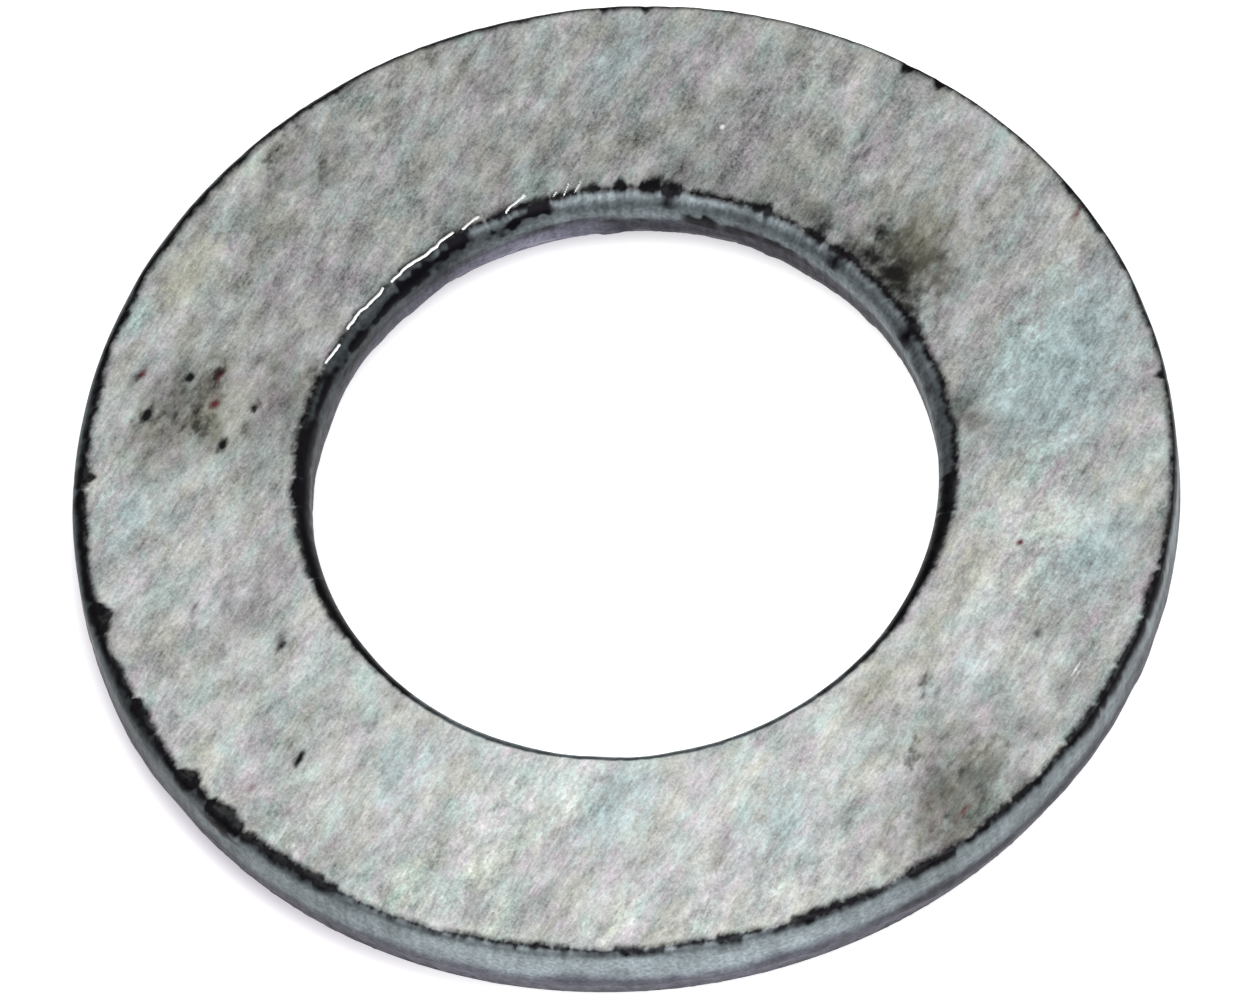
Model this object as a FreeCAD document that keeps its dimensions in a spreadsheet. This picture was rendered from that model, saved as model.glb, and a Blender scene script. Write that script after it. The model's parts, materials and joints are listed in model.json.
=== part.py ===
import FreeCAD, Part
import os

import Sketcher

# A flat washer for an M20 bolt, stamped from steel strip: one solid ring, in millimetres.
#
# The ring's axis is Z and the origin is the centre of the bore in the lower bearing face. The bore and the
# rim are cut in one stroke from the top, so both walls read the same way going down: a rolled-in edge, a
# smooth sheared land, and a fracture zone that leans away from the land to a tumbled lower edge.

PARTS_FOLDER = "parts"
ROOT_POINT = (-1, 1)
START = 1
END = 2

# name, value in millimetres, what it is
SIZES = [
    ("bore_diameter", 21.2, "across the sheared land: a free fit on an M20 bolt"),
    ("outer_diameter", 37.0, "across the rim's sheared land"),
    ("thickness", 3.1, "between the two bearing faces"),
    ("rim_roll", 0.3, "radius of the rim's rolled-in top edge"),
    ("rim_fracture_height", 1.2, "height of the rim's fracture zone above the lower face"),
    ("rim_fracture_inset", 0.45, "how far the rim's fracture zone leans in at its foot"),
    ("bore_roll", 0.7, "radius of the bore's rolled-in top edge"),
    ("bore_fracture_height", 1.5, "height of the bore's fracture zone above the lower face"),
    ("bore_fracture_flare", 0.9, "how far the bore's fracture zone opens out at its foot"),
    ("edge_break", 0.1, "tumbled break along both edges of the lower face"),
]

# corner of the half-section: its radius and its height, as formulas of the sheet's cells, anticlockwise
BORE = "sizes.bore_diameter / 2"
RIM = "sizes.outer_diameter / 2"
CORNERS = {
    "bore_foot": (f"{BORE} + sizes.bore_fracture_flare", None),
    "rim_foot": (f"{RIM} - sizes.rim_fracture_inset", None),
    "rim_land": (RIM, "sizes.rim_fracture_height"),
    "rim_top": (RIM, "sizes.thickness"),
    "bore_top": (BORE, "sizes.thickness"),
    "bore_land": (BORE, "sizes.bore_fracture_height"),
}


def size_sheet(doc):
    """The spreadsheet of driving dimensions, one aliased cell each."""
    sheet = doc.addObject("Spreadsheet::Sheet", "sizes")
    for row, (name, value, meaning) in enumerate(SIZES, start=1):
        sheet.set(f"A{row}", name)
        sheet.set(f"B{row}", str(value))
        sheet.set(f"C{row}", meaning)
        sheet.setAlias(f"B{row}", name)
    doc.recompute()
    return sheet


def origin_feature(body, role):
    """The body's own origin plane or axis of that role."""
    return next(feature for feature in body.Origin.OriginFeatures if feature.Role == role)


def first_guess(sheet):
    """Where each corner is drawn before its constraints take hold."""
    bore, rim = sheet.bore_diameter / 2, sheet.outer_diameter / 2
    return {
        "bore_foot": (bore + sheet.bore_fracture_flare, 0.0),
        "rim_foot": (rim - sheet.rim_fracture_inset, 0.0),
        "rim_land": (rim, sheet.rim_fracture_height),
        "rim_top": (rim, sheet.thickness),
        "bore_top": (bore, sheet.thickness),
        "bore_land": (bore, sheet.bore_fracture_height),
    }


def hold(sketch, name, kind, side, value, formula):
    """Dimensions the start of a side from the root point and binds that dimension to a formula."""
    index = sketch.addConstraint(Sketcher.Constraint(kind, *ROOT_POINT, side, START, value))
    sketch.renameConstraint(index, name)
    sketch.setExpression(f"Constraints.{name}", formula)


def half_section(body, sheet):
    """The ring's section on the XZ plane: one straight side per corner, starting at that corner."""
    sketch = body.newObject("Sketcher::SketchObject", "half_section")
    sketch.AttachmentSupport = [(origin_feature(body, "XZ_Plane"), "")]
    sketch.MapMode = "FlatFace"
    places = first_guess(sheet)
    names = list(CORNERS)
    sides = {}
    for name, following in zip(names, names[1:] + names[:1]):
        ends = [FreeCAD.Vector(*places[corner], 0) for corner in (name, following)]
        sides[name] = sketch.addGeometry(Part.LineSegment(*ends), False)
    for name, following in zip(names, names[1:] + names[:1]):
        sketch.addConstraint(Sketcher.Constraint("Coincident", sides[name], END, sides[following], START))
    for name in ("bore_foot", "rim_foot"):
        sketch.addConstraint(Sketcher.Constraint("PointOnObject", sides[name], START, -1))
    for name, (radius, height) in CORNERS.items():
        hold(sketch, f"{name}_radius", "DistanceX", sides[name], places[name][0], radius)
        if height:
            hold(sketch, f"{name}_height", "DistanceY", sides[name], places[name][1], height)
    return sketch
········
» **TASK REQUIREMENTS**
Report each line of the material above where the word "FreeCAD" appears.

» **WRITTEN RESPONSE**
Model this object as a FreeCAD document that keeps its dimensions in a spreadsheet. This picture was rendered from that model, saved as model.glb, and a Blender scene script. Write that script after it. The model's parts, materials and joints are listed in model.json.
import FreeCAD, Part
        ends = [FreeCAD.Vector(*places[corner], 0) for corner in (name, following)]